References to North Korean personnel set to join the front as “volunteers” indicates that deployments may not be made officially under the Korean People’s Army – the country’s armed forces – potentially mirroring China’s prior intervention in the Korean War, when Beijing dispatched forces under the People’s Volunteers rather than the Chinese People’s Liberation Army. This could similarly be intended to avoid placing North Korea officially at war with Ukraine and its foreign backers.

Personnel deployments will nevertheless pit North Korean forces directly against those of the U.S. and other Western powers, with the New York Times having referred to the U.S. as setting up “a stealthy network of commandos and spies rushing to provide weapons, intelligence and training” within Ukraine’s borders. “C.I.A. personnel have continued to operate in the country secretly, mostly in the capital, [Kyiv], directing much of the massive amounts of intelligence the United States is sharing with Ukrainian forces,” the Times continued.

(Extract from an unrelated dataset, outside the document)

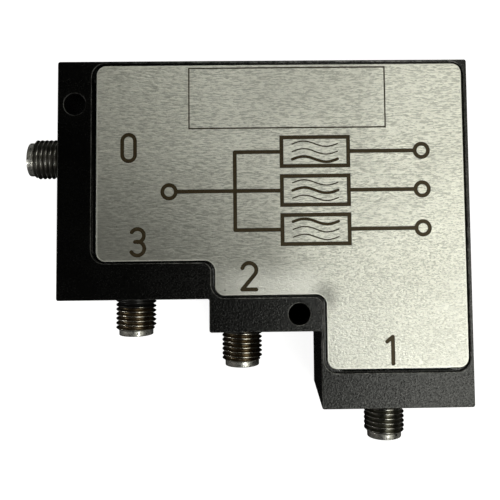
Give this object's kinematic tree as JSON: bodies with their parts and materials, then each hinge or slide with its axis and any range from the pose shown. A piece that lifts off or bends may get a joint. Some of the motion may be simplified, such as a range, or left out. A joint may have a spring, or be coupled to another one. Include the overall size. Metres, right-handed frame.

“Commandos from other NATO countries, including Britain, France, Canada and Lithuania, also have been working inside Ukraine… training and advising Ukrainian troops and providing an on-the-ground conduit for weapons and other aid,” it added, stressing the sheer “scale of the secretive effort to assist Ukraine that is underway.”

The extent of the presence and operations of Western forces in Ukraine was more recently highlighted in a report by the French magazine Causeur, citing intelligence sources from the country, while Russian government sources have consistently alleged an even deeper level of Western involvement in frontline operations. The result could well be direct clashes between North Korean and Western personnel, with the former officially operating as volunteers and the latter as part of a “stealthy network” in supporting roles or as military contractors.

North Korean and U.S. forces have fought on opposite sides of multiple conflicts in the past, most recently in Syria. Ukraine is potentially the latest of many wars, and one of the largest in terms of North Korean contributions, where the two have faced off as part of their ongoing 70-year conflict.